© Reuters. FILE PHOTO: The Starbucks logo is seen outside the new Starbucks cafe in Warsaw March 6, 2011. REUTERS/Kacper Pempel
By Praveen Paramasivam and Hilary Russ
(Reuters) -Starbucks Corp reported quarterly sales below Wall Street expectations on Tuesday, as tough COVID-19 curbs in China dented sales in the country and muddied its strong showing in the US market.
Comparable sales in China, where the chain has been rapidly expanding in recent years to tap rising coffee consumption, declined 23%, overshadowing 12% growth in North America.
China’s strict lockdown measures to meet its zero-COVID policy have upended operations of most global companies that have a significant presence in the Chinese market, including Apple (NASDAQ:), Gucci-parent Kering (EPA:) and Taco Bell-owner Yum China.
Global comparable sales at Starbucks (NASDAQ:), which recently brought back former Chief Executive Officer Howard Schultz to lead the company at a time when workers at many coffee houses are unionizing, rose 7% in the second quarter, while analysts polled by Refinitiv had expected 7.1% growth.
Shares rose 1.7% in extended trading following the results.
Despite strong US sales, operating margins in North America contracted to 17.1% from 19.3% in the prior year due to higher costs for labor and goods.
Starbucks has raised wages for employees.
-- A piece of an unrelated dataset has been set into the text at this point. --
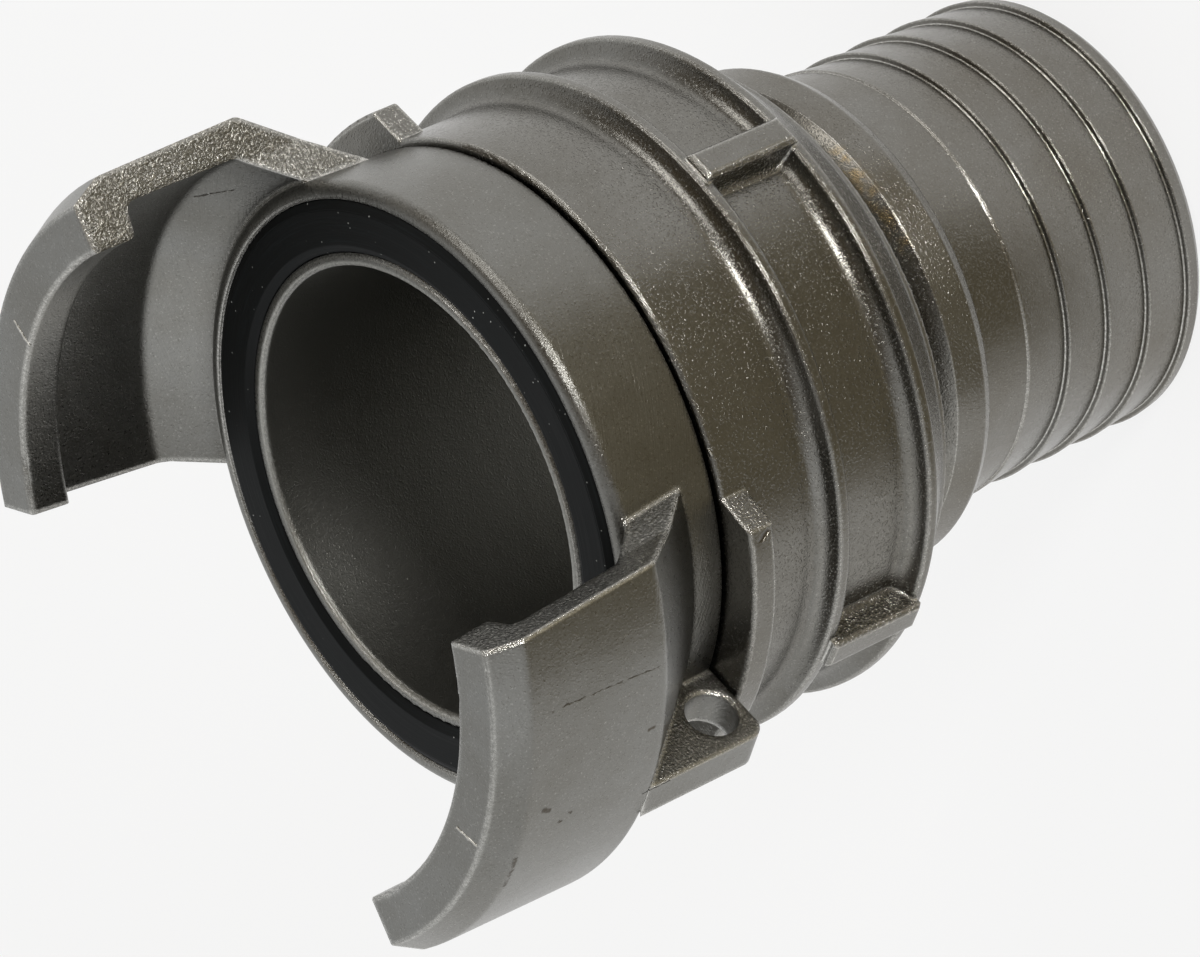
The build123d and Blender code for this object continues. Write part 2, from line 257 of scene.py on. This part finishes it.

Even so, more than 50 US cafes have elected to join the Workers United union, while five stores voted against the union, out of roughly 240 altogether that have sought to hold elections since August.
Total net revenue rose to $7.64 billion from $6.67 billion a year earlier, as the company opened 313 net new stores during the quarter. Analysts had expected $7.59 billion in quarterly revenue.
Net earnings rose to $674.5 million, or 58 cents per share, in the latest quarter from $659.4 million, or 56 cents per share, a year earlier.
Excluding items, Starbucks earned 59 cents per share, in line with estimates.